The MS St. Louis returned and its passengers were sent to the UK, Belgium, France, and Holland, Trudeau said.

Belgium, France, and Holland were later overcome by Nazis. More than 250 of these same Jewish people died in the Holocaust, according to CBC.

“To harbour such hatred and indifference towards the refugees was to share in the moral responsibility for their deaths,” Trudeau told the House of Commons. 

Canada took in the fewest Jewish people of any Allied country between 1933 and 1945, Trudeau said.

He also added that as many as 7,000 Jewish people who were admitted to the country were held as prisoners of war and imprisoned with Nazis.

“[Hitler] watched on ... as we refused their visas, ignored their letters, and denied them entry,” Trudeau said. “There is little doubt that our silence permitted the Nazis to come up with their own final solution.”

By rejecting these Jewish refugees, Canada furthered the idea that they were unwanted. The Holocaust led to the murder of 6 million Jewish people.

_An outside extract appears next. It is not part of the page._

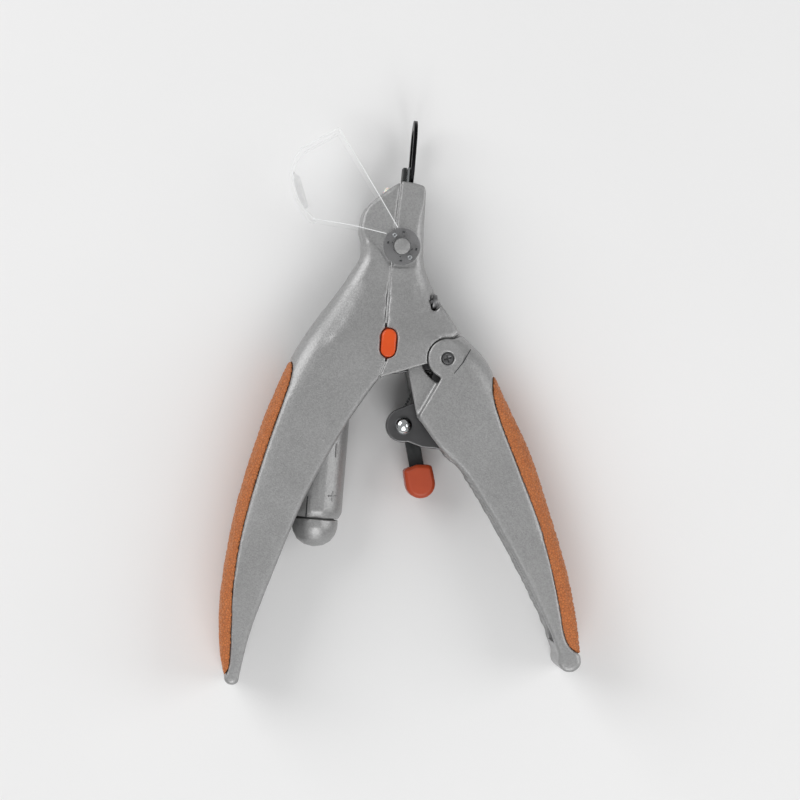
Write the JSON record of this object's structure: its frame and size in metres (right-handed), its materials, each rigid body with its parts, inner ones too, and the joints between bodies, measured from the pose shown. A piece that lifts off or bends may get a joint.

“The whole premise of the St. Louis was the culmination of bigotry and hatred that is rearing its ugly head again and I think this is a very poignant part of this,” Eva Wiener, who was a child aboard the St. Louis, told CP.

Ana Maria Gordon was also on that ocean liner and she lived through a concentration camp.

“I firmly believe that to recognize an error publicly leads towards better understanding and healing,” she said at a reception after the apology, CP reported.

But she warned that people today are still discriminated against and fearing for their lives — and that Canada must not repeat their past mistakes.

“We all must, as individuals, communities and as a nation, help these people in every way we can,” she said.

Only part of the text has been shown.